Problem » Give the count of lines holding the string "axes" and nothing else.

--- Data excerpt ---

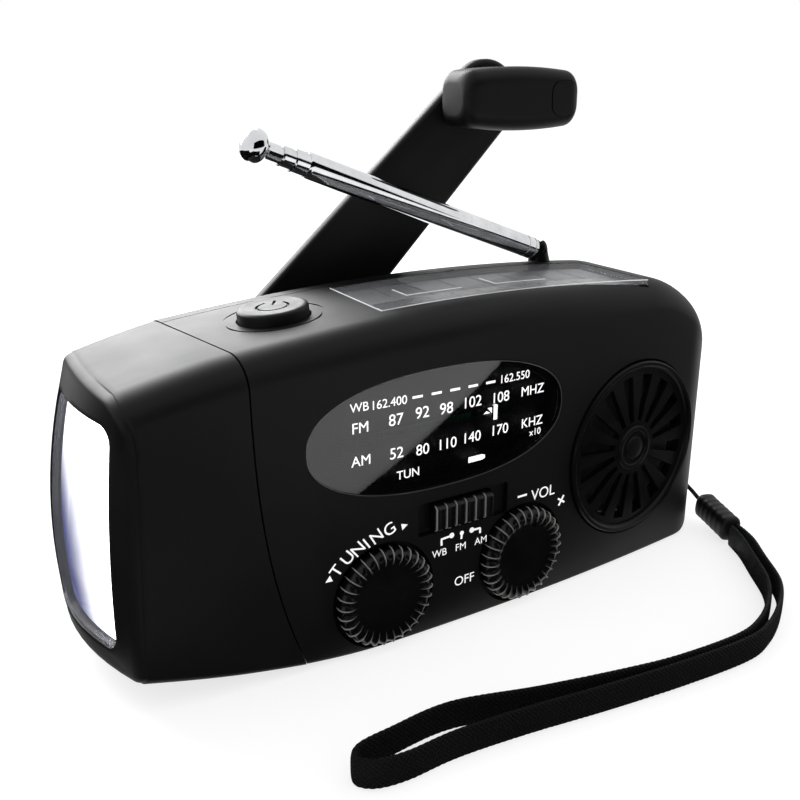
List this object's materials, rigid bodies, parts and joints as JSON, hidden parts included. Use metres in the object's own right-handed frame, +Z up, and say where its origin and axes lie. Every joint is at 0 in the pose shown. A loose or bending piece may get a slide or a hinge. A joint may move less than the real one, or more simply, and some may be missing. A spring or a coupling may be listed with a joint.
{
  "type": "wind-up emergency radio",
  "caption": "Hand-cranked emergency radio with a lamp head, oval tuning dial, fluted knobs, round speaker grille, solar panel, folding crank, telescopic antenna and wrist strap.",
  "frame": {"origin": "middle of the body's flat underside", "axes": "+X along the body away from the lamp head, +Y out of the crank side with the dial facing -Y, +Z up"},
  "size_m": [0.1445, 0.0819, 0.1033],
  "materials": {
    "soft_black": "soft-touch satin moulding",
    "gloss_black": "polished moulding",
    "knob_black": "satin moulding",
    "rubber": "matt silicone rubber",
    "chrome": "bright plating",
    "steel": "plain pressed or turned steel",
    "clear": "clear polished plastic",
    "lamp_white": "clear epoxy over a white light source",
    "smoke": "clear window over a black dial",
    "cell": "dark laminated solar cells",
    "white": "white moulding",
    "board_green": "lacquered circuit board",
    "part_grey": "dark grey component",
    "gear_ivory": "natural acetal",
    "copper": "enamelled copper wire",
    "paper": "black paper cone",
    "cell_wrap": "shrink sleeve",
    "webbing": "woven webbing"
  },
  "bodies": {
    "housing": {"band_switch": "steel", "battery_cell": "cell_wrap", "charging_socket": "steel", "dial_plate": "gloss_black", "dial_window": "smoke", "dynamo_can": "steel", "ferrite_coil": "copper", "ferrite_rod": "part_grey", "flashlight_head": "soft_black", "front_housing": "soft_black", "gear_plate": "steel", "housing_screw_1": "steel", "housing_screw_2": "steel", "housing_screw_3": "steel", "housing_screw_4": "steel", "idler_axle": "steel", "lamp_board": "board_green", "lamp_led_1": "lamp_white", "lamp_led_2": "lamp_white", "lamp_led_3": "lamp_white", "lamp_lens": "clear", "lamp_reflector": "chrome", "main_board": "board_green", "power_board": "board_green", "power_switch": "part_grey", "rear_housing": "soft_black", "solar_cells": "cell", "solar_cover": "clear", "speaker_cone": "paper", "speaker_frame": "steel", "speaker_grille": "gloss_black", "speaker_magnet": "steel", "strap_post": "steel", "strap_ribbon": "webbing", "strap_string": "webbing", "strap_tab": "gloss_black", "tuning_capacitor": "part_grey", "volume_potentiometer": "steel"},
    "crank_base": {"crank_hub": "soft_black", "crank_flip_pin": "steel", "crank_gear": "gear_ivory"},
    "crank_lever": {"crank_arm": "soft_black", "grip_rivet": "steel"},
    "crank_handle": {"crank_grip": "soft_black"},
    "idler": {"idler_gear": "gear_ivory"},
    "rotor": {"dynamo_rotor": "steel"},
    "antenna_base": {"antenna_foot": "gloss_black", "antenna_pin": "chrome"},
    "antenna_main": {"antenna_tube": "chrome"},
    "antenna_middle_1": {"antenna_section_1": "chrome"},
    "antenna_middle_2": {"antenna_section_2": "chrome"},
    "antenna_end": {"antenna_tip": "chrome"},
    "tuning": {"tuning_knob": "knob_black"},
    "pointer": {"dial_pointer": "white"},
    "volume": {"volume_knob": "knob_black"},
    "band": {"band_slider": "knob_black"},
    "power": {"power_button": "rubber"},
    "port_flap": {"port_cover": "rubber"}
  },
  "joints": [
    {"name": "crank_turn", "type": "hinge", "parent": "housing", "child": "crank_base", "pos_m": [-0.0352, 0.0204, 0.035], "axis": [0, -1, 0], "range_deg": [0, 265]},
    {"name": "crank_flip", "type": "hinge", "parent": "crank_base", "child": "crank_lever", "pos_m": [-0.0352, 0.0239, 0.035], "axis": [-0.7022, 0, 0.712], "range_deg": [0, 180]},
    {"name": "grip_spin", "type": "hinge", "parent": "crank_lever", "child": "crank_handle", "pos_m": [0.02618, 0.0208, 0.09553], "axis": [0, 1, 0], "continuous": true},
    {"name": "idler_turn", "type": "hinge", "parent": "housing", "child": "idler", "pos_m": [-0.01657, 0.0142, 0.03036], "axis": [0, -1, 0], "range_deg": [-795, 0]},
    {"name": "rotor_turn", "type": "hinge", "parent": "housing", "child": "rotor", "pos_m": [-0.00219, 0.0102, 0.02334], "axis": [0, -1, 0], "range_deg": [0, 2385]},
    {"name": "antenna_swivel", "type": "hinge", "parent": "housing", "child": "antenna_base", "pos_m": [0.03805, 0.0166, 0.06324], "axis": [0, 0, 1], "range_deg": [-3, 265]},
    {"name": "antenna_tilt", "type": "hinge", "parent": "antenna_base", "child": "antenna_main", "pos_m": [0.03805, 0.0166, 0.06324], "axis": [-0.1848, 0.9828, 0], "range_deg": [-7, 22]},
    {"name": "antenna_slide_1", "type": "slide", "parent": "antenna_main", "child": "antenna_middle_1", "axis": [-0.9262, -0.1742, 0.3345], "range_m": [0, 0.046]},
    {"name": "antenna_slide_2", "type": "slide", "parent": "antenna_middle_1", "child": "antenna_middle_2", "axis": [-0.9262, -0.1742, 0.3345], "range_m": [0, 0.046]},
    {"name": "antenna_slide_3", "type": "slide", "parent": "antenna_middle_2", "child": "antenna_end", "axis": [-0.9262, -0.1742, 0.3345], "range_m": [0, 0.046]},
    {"name": "tuning_turn", "type": "hinge", "parent": "housing", "child": "tuning", "pos_m": [-0.0189, -0.01929, 0.0107], "axis": [0.049, -0.9988, 0], "range_deg": [-38, 232]},
    {"name": "pointer_slide", "type": "slide", "parent": "housing", "child": "pointer", "axis": [0.9975, 0.0707, 0], "range_m": [-0.0256, 0.0042]},
    {"name": "volume_turn", "type": "hinge", "parent": "housing", "child": "volume", "pos_m": [0.0123, -0.01693, 0.0107], "axis": [0.1019, -0.9948, 0], "range_deg": [-190, 97]},
    {"name": "band_slide", "type": "slide", "parent": "housing", "child": "band", "axis": [0.9969, 0.0781, 0], "range_m": [-0.0028, 0.0028]},
    {"name": "power_press", "type": "slide", "parent": "housing", "child": "power", "axis": [0.1033, 0, -0.9947], "range_m": [0, 0.0008], "stiffness_N_per_m": 800},
    {"name": "port_flap_turn", "type": "hinge", "parent": "housing", "child": "port_flap", "pos_m": [-0.0085, 0.0193, 0.0072], "axis": [-1, 0, 0], "range_deg": [0, 100]}
  ],
  "couplings": [
    {"joint": "idler_turn", "follows": "crank_turn", "ratio": -3},
    {"joint": "rotor_turn", "follows": "crank_turn", "ratio": 9},
    {"joint": "pointer_slide", "follows": "tuning_turn", "m_per_rad": -0.0063}
  ]
}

---

Full solution » 2